Job: Using the data below, output the first line and every line after it up to and including the line containing "Vector = FreeCAD.Vector", exactly as written and with nothing added.
◆ ◆ ◆ ◆ ◆
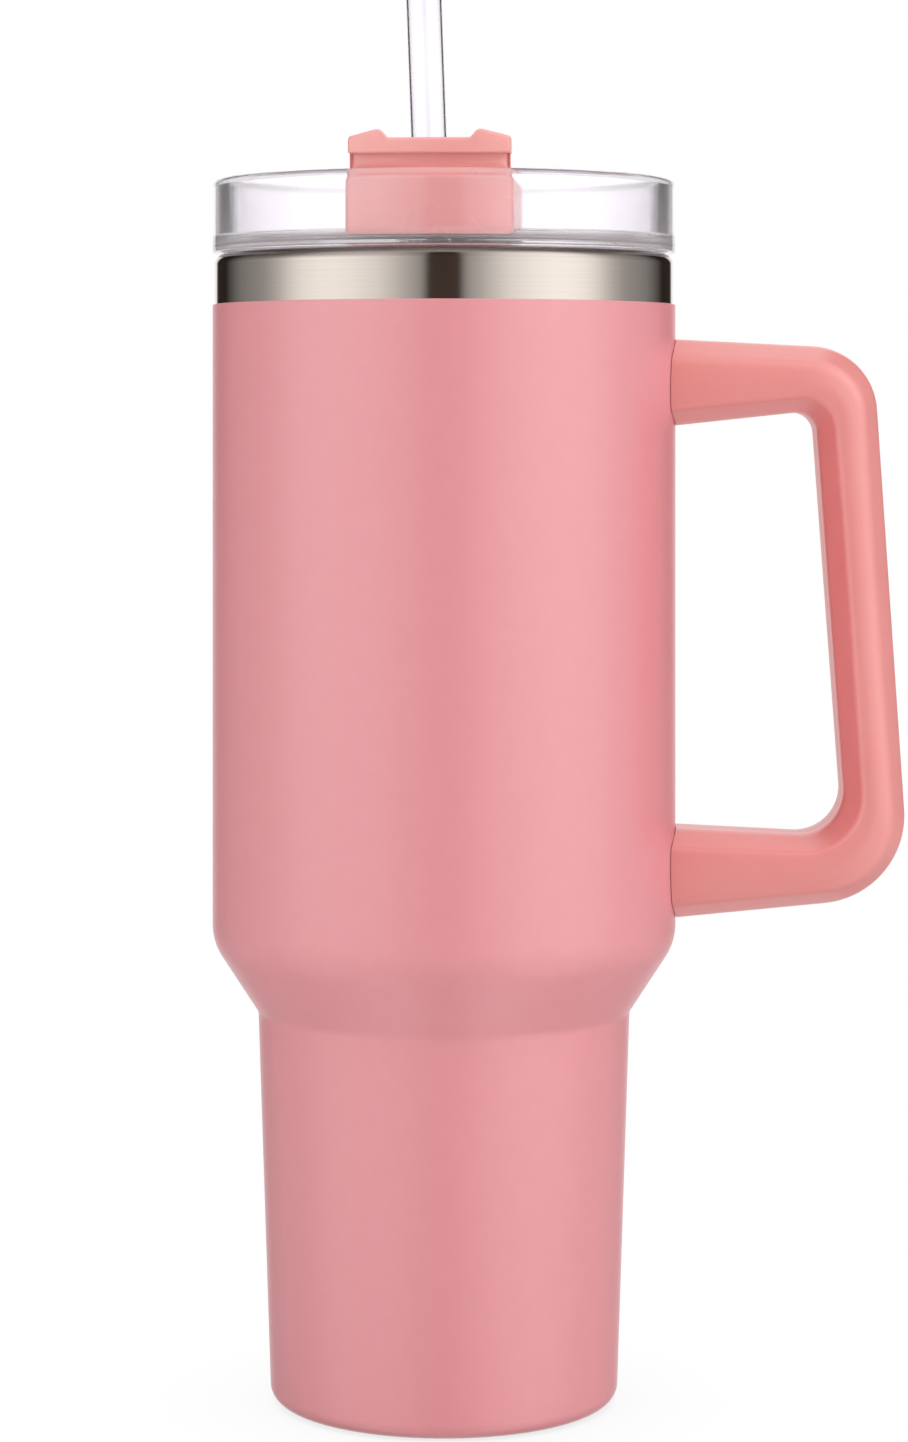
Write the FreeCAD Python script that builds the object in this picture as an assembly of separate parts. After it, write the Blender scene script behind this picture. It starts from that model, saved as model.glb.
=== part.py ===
import FreeCAD, Part

import math
import os

# Insulated tumbler with handle, clear push-in lid, turning cover and straw.
#
# Millimetres, +Z up. Origin: centre of the resting ring, on the table plane. The handle points
# along +X; the drinking side and the cover's grip point along -Y, the front. Every piece is
# closed and is written to parts/NODE.step.

Vector = FreeCAD.Vector

# ---------------------------------------------------------------- vessel sizes
BODY_R = 50.0            # outer radius of the painted upper body
NECK_R = 40.1            # painted radius at the waist crease
FOOT_R = 37.35           # painted radius projected to the table plane
FOOT_RING_R = 30.5       # inner edge of the painted resting ring
CREASE_Z = 83.9          # waist crease
SHOULDER_Z = 99.1        # where the shoulder cone meets the upper cylinder
PAINT_TOP_Z = 236.1      # powder coat stops here, bare steel above
LIP_Z = 247.6            # top of the steel lip
FOOT_FILLET = 3.6
CREASE_FILLET = 3.0
SHOULDER_FILLET = 12.0
LIP_FILLET = 2.75

COAT_T = 0.35            # powder coat, thicker than a real film so that it is a solid
SHELL_T = 0.6            # outer steel wall
LINER_T = 0.6            # inner steel wall
FOIL_T = 0.25
FOIL_GAP = 0.05          # between liner and foil
FOIL_TOP_Z = 229.0
LINER_MOUTH_R = 46.6     # inner radius of the mouth, where the lid's seal runs
LINER_R = 45.85          # inner radius of the drink side, upper part
LINER_NECK_R = 35.95
LINER_FOOT_R = 33.6
LINER_FLOOR_Z = 11.0
BASE_R = FOOT_RING_R - 0.02

# ---------------------------------------------------------------- handle sizes
HANDLE_HALF = 13.4       # half the handle's depth, front to back
HANDLE_WALL = 2.4
HANDLE_SOFT = 5.0        # fillet on the long outer edges
HOLLOW_SOFT = 2.6        # fillet on the long edges of the hollow
HANDLE_GAP_R = BODY_R + 0.45   # the handle's ends stop just clear of the painted body
HOLLOW_CLEAR_R = HANDLE_GAP_R - 3
SEAM = 0.05              # half the parting gap between the two handle halves

# Side view of the loop: X, Z, corner radius.
# The outer edge runs from the top root to the bottom root, the inner edge runs back.
HANDLE_OUTER = [(44.0, 228.95), (92.4, 226.5, 14.5), (100.35, 109.0, 19.0), (44.0, 103.6)]
HANDLE_INNER = [(44.0, 123.75), (86.6, 121.6, 9.5), (79.8, 213.3, 4.5), (44.0, 209.45)]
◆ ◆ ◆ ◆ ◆
Full response:
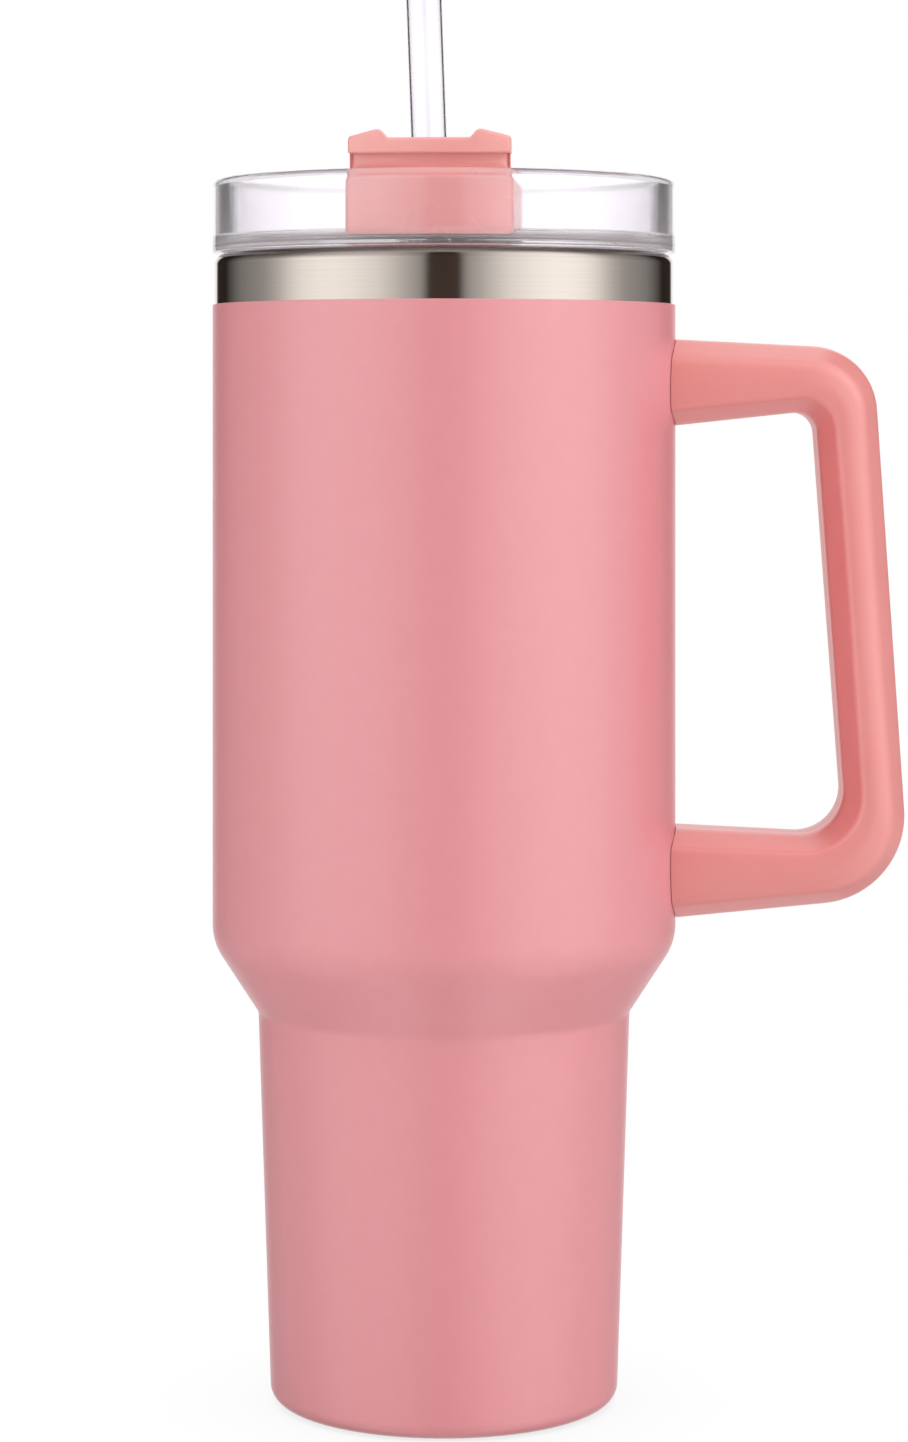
Write the FreeCAD Python script that builds the object in this picture as an assembly of separate parts. After it, write the Blender scene script behind this picture. It starts from that model, saved as model.glb.
=== part.py ===
import FreeCAD, Part

import math
import os

# Insulated tumbler with handle, clear push-in lid, turning cover and straw.
#
# Millimetres, +Z up. Origin: centre of the resting ring, on the table plane. The handle points
# along +X; the drinking side and the cover's grip point along -Y, the front. Every piece is
# closed and is written to parts/NODE.step.

Vector = FreeCAD.Vector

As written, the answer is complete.